Marsh has a rigorous academic life with a major in political science and a double minor, with one in Latin and one in Psychology. Like Banks, she is involved in numerous organizations on campus. She serves on the leader’s council of her sorority, Alpha Omicron Pi as well as serving as a senator to represent sorority village in SGA. The honors student also dedicates a large portion of her time to UT Mock Trial.
If elected, serving as the adviser for the First Year Council and fulfilling her VP role in the senate, Marsh would stress compromise. She believes that being able to work together is the only way to truly help students. Setting aside political beliefs and ideologies is something she believes she and Banks can bring to the table.
“It’s so important that you stress compromise—that you stress being able to work together and that you stress making a positive difference in the lives of students— as opposed to furthering any kind of political agenda,” Marsh said. “The things we do in SGA aren’t supposed to have an agenda. You know, fixing a bus route or lowering prices in the POD isn’t conservative or liberal, it’s just helping students.”
According to Marsh, after running on the 2016 Challenge SGA campaign together, she and Banks knew that they would make a dynamic team.
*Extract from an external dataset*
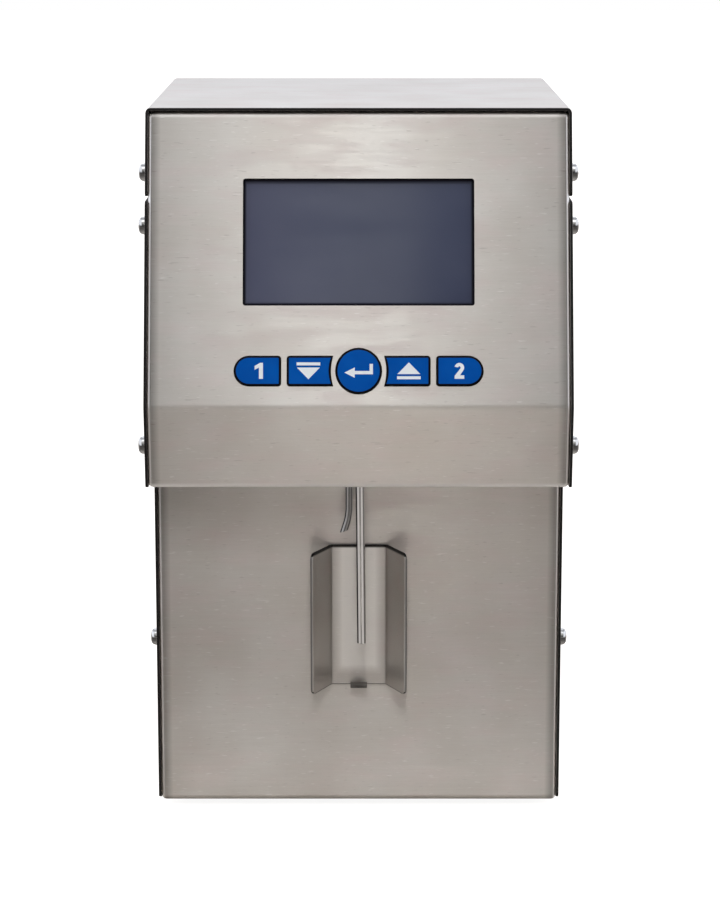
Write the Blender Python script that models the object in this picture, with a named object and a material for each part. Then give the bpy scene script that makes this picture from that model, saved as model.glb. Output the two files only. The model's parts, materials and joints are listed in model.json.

“Beverly [Banks] in particular just made me love SGA. I saw that passion for the organization and when I heard that Bev [Banks] was running I was on board with her immediately. This opportunity to run presented itself and now we’re here,” Marsh said.
According to Marsh, she is fully prepared to dedicate a year of her life in service to students at the University of Tennessee.
Banks and Marsh aren’t running alone.
They were sure to draw attention to the team of individuals they have running with them on their campaign. They hope students bear in mind that the campaign goes beyond them.
“We can’t do it alone. Without the people that we have on the executive team and our senators and general campaign members, none of this would be possible,” said Banks. “…It’s not just us. Its everyone. We’re just so grateful for them. We tried to get different types of students.”